- The Washington Times - Friday, December 29, 2006

ROME — Rosa Moscato left the impoverished but familiar existence of Rome’s Jewish quarter only twice in her life.

As a child she fled to the countryside with her family to escape Nazi persecution, then returned after the war to marry and raise a family in the cramped neighborhood that housed her close-knit community.

But there was little Mrs. Moscato could do when the rundown area experienced a contemporary renaissance, leading to a real-estate boom that attracted wealthy buyers and uprooted longtime residents like herself from the neighborhood where popes once forced Rome’s Jews to live.

Residents and Jewish community officials say evictions and speculative deals are driving out the area’s few remaining Jews, often severing their ties to one of the oldest communities in Europe.

Of more than 13,000 Jews in the Italian capital, fewer than 800 still live in the Ghetto, according to the Jewish community’s archive. After World War II, the area housed 6,000 of the city’s 11,000-strong community.

Mrs. Moscato, 72, can hardly recognize the cobblestoned alleys she grew up on and the 16th century building where she, her husband and four children shared a two-room flat until 1998, when the family was evicted by owners eager to cash in on the area’s growing value.

“It was a hole, it was damp and in winter it rained in, but I raised my kids there,” she recalls of the top-floor flat overlooking Via del Portico D’Ottavia, the Ghetto’s main street. The tiny apartment, which once lacked running water and was served by a makeshift outhouse dangerously poised over the building’s courtyard, now has all the trappings of a trendy loft.

“When I moved into this home I felt sorry, I felt I was treading on history,” says Grazia Anghinelli, a psychologist who refurbished the flat and still welcomes Mrs. Moscato and her husband when they drop by their old haunt. “But what could I do? It was a great deal.”

Property values have tripled or quadrupled over the last decade, making the Ghetto as pricey as other parts of downtown Rome. Apartments in the neighborhood now sell for a minimum of $660 per square foot, although prices can rise higher depending on location, according to Carlo Ventura, a real-estate consultant at Rome’s chamber of commerce.

Elegant restructuring projects and tight security around Jewish community buildings have attracted politicians and TV personalities to the central location. Growing traffic restrictions have also shut down many Jewish-owned textile and crafts shops, and restaurants and Internet sites now cater to tourists visiting the Ghetto’s ancient Roman and Jewish landmarks.

It has not been long since fishmongers and food and clothes vendors displayed their wares in their courtyard and the surrounding streets, as the neighborhood’s men shared steaming pots of coffee before morning prayers at the main synagogue nearby.
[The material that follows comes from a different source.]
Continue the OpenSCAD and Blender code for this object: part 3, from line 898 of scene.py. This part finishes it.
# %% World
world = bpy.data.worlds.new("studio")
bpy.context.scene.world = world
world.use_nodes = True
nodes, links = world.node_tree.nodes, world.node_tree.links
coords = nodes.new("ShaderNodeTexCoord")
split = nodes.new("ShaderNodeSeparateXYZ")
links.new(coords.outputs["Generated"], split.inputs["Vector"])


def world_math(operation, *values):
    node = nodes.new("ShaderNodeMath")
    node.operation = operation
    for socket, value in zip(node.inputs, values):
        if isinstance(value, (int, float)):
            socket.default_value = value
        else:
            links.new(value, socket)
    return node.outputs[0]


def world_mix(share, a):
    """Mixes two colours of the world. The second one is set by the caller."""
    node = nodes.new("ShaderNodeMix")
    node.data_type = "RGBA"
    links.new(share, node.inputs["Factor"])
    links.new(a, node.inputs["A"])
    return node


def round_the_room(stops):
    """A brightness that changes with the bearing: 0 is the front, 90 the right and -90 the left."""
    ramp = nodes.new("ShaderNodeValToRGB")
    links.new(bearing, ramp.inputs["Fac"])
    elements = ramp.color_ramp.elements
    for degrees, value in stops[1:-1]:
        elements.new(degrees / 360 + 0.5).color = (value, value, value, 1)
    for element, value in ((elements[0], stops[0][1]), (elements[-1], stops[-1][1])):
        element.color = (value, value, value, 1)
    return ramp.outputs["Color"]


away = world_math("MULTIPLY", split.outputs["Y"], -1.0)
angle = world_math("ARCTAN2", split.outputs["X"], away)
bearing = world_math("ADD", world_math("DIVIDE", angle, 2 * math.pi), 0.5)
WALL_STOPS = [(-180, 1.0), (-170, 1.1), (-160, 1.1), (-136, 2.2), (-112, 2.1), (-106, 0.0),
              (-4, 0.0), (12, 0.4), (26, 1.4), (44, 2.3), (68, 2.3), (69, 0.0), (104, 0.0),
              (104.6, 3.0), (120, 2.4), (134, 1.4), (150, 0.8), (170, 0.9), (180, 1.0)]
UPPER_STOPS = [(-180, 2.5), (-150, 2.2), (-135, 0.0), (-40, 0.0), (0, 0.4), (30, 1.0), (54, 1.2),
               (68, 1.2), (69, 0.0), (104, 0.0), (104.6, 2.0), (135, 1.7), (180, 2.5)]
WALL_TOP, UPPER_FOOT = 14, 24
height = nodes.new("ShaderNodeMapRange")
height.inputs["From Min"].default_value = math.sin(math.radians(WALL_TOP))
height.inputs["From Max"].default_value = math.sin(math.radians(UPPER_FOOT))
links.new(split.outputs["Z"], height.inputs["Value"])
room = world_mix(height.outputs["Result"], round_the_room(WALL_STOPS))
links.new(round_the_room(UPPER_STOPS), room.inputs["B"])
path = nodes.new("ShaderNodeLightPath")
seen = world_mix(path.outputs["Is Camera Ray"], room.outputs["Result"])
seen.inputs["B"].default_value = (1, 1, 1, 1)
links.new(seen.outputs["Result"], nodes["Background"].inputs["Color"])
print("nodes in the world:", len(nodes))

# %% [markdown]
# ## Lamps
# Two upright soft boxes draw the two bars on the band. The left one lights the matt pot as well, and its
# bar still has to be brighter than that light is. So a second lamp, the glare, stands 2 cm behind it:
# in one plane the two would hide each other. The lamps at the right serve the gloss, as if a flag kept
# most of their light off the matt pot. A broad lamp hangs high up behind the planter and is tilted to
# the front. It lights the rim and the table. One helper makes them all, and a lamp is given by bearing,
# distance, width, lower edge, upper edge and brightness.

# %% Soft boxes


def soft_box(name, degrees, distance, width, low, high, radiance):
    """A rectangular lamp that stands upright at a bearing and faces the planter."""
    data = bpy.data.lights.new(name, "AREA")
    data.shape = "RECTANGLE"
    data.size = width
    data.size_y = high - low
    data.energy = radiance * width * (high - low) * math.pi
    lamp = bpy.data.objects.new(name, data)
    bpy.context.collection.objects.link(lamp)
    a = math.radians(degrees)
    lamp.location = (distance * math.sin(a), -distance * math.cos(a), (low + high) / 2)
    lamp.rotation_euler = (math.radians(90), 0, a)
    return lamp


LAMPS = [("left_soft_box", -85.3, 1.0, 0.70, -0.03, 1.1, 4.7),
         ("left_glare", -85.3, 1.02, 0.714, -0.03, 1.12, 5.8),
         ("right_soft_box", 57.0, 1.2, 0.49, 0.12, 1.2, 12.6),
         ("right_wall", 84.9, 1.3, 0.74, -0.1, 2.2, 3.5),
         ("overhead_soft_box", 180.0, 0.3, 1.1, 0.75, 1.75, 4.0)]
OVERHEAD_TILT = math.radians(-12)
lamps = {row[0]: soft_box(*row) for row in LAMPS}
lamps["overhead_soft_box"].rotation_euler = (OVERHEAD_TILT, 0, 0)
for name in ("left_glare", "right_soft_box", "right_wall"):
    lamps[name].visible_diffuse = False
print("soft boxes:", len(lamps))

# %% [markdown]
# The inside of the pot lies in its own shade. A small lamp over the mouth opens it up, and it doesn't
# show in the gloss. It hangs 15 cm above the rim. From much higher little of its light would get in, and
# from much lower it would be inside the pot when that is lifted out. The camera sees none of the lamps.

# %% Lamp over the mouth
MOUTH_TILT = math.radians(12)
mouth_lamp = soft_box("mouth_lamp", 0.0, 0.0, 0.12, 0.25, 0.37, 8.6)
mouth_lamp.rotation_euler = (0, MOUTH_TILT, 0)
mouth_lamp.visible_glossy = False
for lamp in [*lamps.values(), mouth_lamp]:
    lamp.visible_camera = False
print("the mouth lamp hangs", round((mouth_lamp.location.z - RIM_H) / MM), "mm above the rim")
Living in the city since the second century B.C., Rome’s Jews were first confined to the Ghetto, then a flood-prone slum on the banks of the Tiber River, in 1555, under Pope Paul IV. Pressured to convert and allowed to hold jobs only as money lenders or rag sellers, the cohesive community continued to live mostly in and around the old Ghetto even after Italy wrested control of Rome from the papacy in 1870.
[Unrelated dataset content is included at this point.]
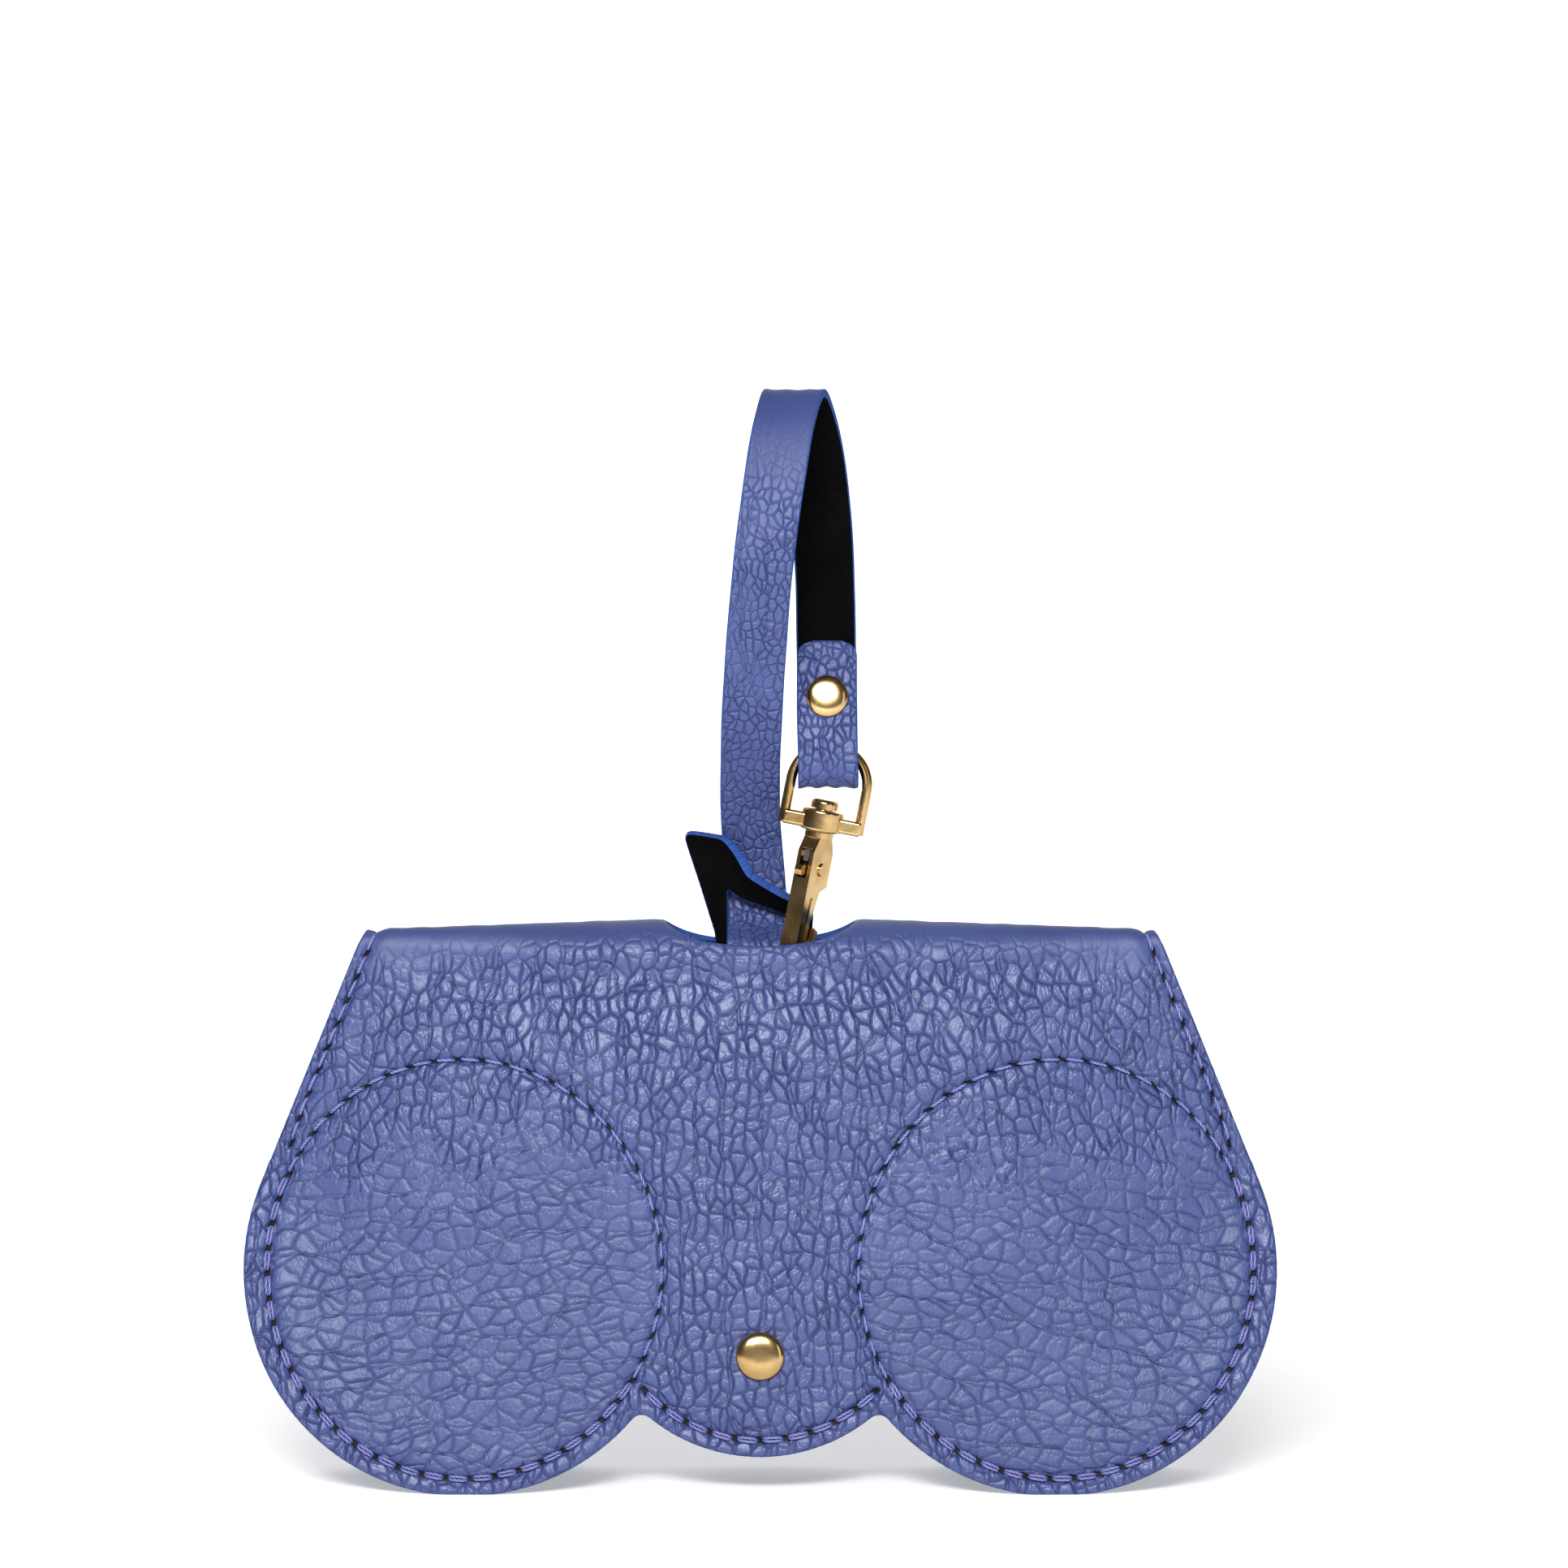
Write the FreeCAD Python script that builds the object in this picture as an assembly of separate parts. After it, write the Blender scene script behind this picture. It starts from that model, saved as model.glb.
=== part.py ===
import FreeCAD, Part
import math
import os

# Soft leather glasses sleeve with a wrist strap and a swivel snap hook, in millimetres.
# X runs along the width, -Y is the front, +Z is up. The origin is on the floor, midway
# between the four lobes that the sleeve stands on. The sleeve is one piece of leather
# folded over at the top, sewn at both sides and open at the bottom.

Vec = FreeCAD.Vector
os.makedirs("parts", exist_ok=True)

# ---- sleeve -------------------------------------------------------------------------
LEATHER = 1.6            # outer leather
LINING = 1.0             # lining glued and sewn inside it
WALL = LEATHER + LINING
RIDGE_Z = 93.3           # top of the fold between the lips of the notch
RIDGE_DROP = 1.7         # how much lower the fold is at its ends
CORNER_X = 65.2          # where the fold ends
CORNER_RADIUS = 1.8
LOBE_X = 48.6            # centre of the round part over each lens
LOBE_RADIUS = 36.4
FOOT_FLAT = 0.12         # how much of each lobe the flat it stands on takes off
LINING_SHORT = 0.4       # the lining stops this far above the leather's bottom edge
CENTRE_RADIUS = 29.0     # small lobe between them
CENTRE_BOTTOM = 6.4
VALLEY_RADIUS = 2.2      # rounding between the lobes
PINCH = 2.75             # half thickness of the sleeve along the side seams
TOP_BULGE = 6.75         # how far the fold stands out from that at the middle
BOTTOM_BULGE = 15.0      # the same at the open bottom
BULGE_REACH = 30.0       # distance from the side seam over which it swells
NOTCH_HALF = 15.7        # half width of the hole through the fold
NOTCH_DEPTH = 3.5
SEAM_TOP = (64.4, 89.6)      # side seam, from the fold ...
SEAM_BOTTOM = (80.7, 53.0)   # ... to the lens seam

# ---- stitches -----------------------------------------------------------------------
STITCH_PITCH = 4.2
STITCH_LENGTH = 2.9
STITCH_WIDTH = 0.8
STITCH_HEIGHT = 0.45
STITCH_GAP = 0.13         # a stitch stands this far off the curved wall
SIDE_STITCH_GAP = 0.5     # and further off along the pinched sides
LENS_SEAM_RX = 32.6
LENS_SEAM_RZ = 34.0
LENS_SEAM_Z = 36.6

# ---- straps -------------------------------------------------------------------------
STRAP = 1.5              # thickness of the strap and the tongue
STRAP_WIDTH = 10.0
STRAP_GAP = 0.25         # between the strap and the lining along the front wall
TONGUE_GAP = 0.5         # the same for the wider tongue along the back wall
BEND_Z = 87.5            # height at which the loop leans
BEND_GAP = 1.0           # between the two halves of each strap there
RIVET_Z = 22.7
RIVET_CAP = 8.0
RIVET_CAP_HEIGHT = 1.5
RIVET_POST = 2.5
RIVET_HOLE = 2.9
RIVET_BASE_HEIGHT = 0.9

# ---- ring and hook ------------------------------------------------------------------
TILT = 11.0              # lean of the ring and the hook to the lower left
TURN = 60.0              # turn of the hook about its stem
BAR_CENTRE = Vec(10.1, -1.1, 109.35)
RING_WIRE = 1.7
RING_HALF = 6.3
RING_STRAIGHT = 6.4
BAR = (13.2, 3.6, 2.4)
HUB_RADIUS = 3.5         # round boss in the middle of the bar
HUB_HEIGHT = 3.6
STEM = 3.0
STEM_CLEARANCE = 0.06
HOOK_THICK = 3.0
SLOT_THICK = 1.7
GATE_THICK = 1.3
PIN_AT = (0.5, -7.8)     # gate pin: across the hook, and up from the bar
PIN_RADIUS = 0.7


def save(name, shape):
    """Writes one sub-part to its STEP file."""
    shape.exportStep(f"parts/{name}.step")
    print(name, shape.isValid(), len(shape.Solids), round(shape.Volume, 2))


def polygon(points):
    """A flat face through the points, in order."""
    return Part.Face(Part.makePolygon(list(points) + [points[0]]))


def seam_distance(x, z):
    """Distance from the side seam, which holds the two walls together."""
    x = abs(x)
    ax, az = SEAM_TOP[0] - 4.6, SEAM_TOP[1] + 10.4
    bx, bz = SEAM_BOTTOM
    along = ((x - ax) * (bx - ax) + (z - az) * (bz - az)) / ((bx - ax) ** 2 + (bz - az) ** 2)
    along = min(max(along, 0.0), 1.0)
    px, pz = ax + along * (bx - ax), az + along * (bz - az)
    inward = (x - px) * (bz - az) - (z - pz) * (bx - ax)
    distance = math.hypot(x - px, z - pz)
    return distance if inward > 0 or along >= 1.0 else 0.0


def half_depth(x, z):
    """Half thickness of the sleeve at a point of its front view."""
    drop = max(0.0, 1 - max(z, 0.0) / 84.0) ** 0.8
    swell = TOP_BULGE + (BOTTOM_BULGE - TOP_BULGE) * drop
    reach = 1 - math.exp(-((seam_distance(x, z) / BULGE_REACH) ** 1.3))
    return PINCH + swell * reach


def ridge_z(x):
    """Height of the fold's top along the width."""
    out = max(0.0, abs(x) - NOTCH_HALF) / (CORNER_X - NOTCH_HALF)
    return RIDGE_Z - RIDGE_DROP * out


def fold_radius(x):
    return half_depth(x, RIDGE_Z - 9.5)


def section(x, inset):
    """Closed section of the sleeve across its width, drawn in by the inset."""
    radius = fold_radius(x)
    axis_z = ridge_z(x) - radius
    wall = []
    for step in range(8):
        z = -6 - inset + (axis_z + 6 + inset) * step / 8
        wall.append((half_depth(x, z) - inset, z))
    arc = []
    for degrees in (0, 25, 50, 75):
        angle = math.radians(degrees)
        arc.append(((radius - inset) * math.cos(angle), axis_z + (radius - inset) * math.sin(angle)))
    side = wall + arc
    points = [Vec(x, -y, z) for y, z in side]
    points.append(Vec(x, 0, ridge_z(x) - inset))
    points += [Vec(x, y, z) for y, z in reversed(side)]
    curve = Part.BSplineCurve()
    curve.interpolate(points)
    return Part.Wire([curve.toShape(), Part.makeLine(points[-1], points[0])])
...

During World War II, Nazi occupiers sent more than 2,000 of Rome’s Jews to their deaths in extermination camps, although the Vatican helped save most of them. After the war, the Ghetto experienced a first exodus, as the more prosperous families went looking for better housing.

Now, officials say, the property boom is hounding out these vulnerable inhabitants — mostly elderly or unemployed who are often paid by owners to leave or are used as strawmen by speculators to buy valuable public housing.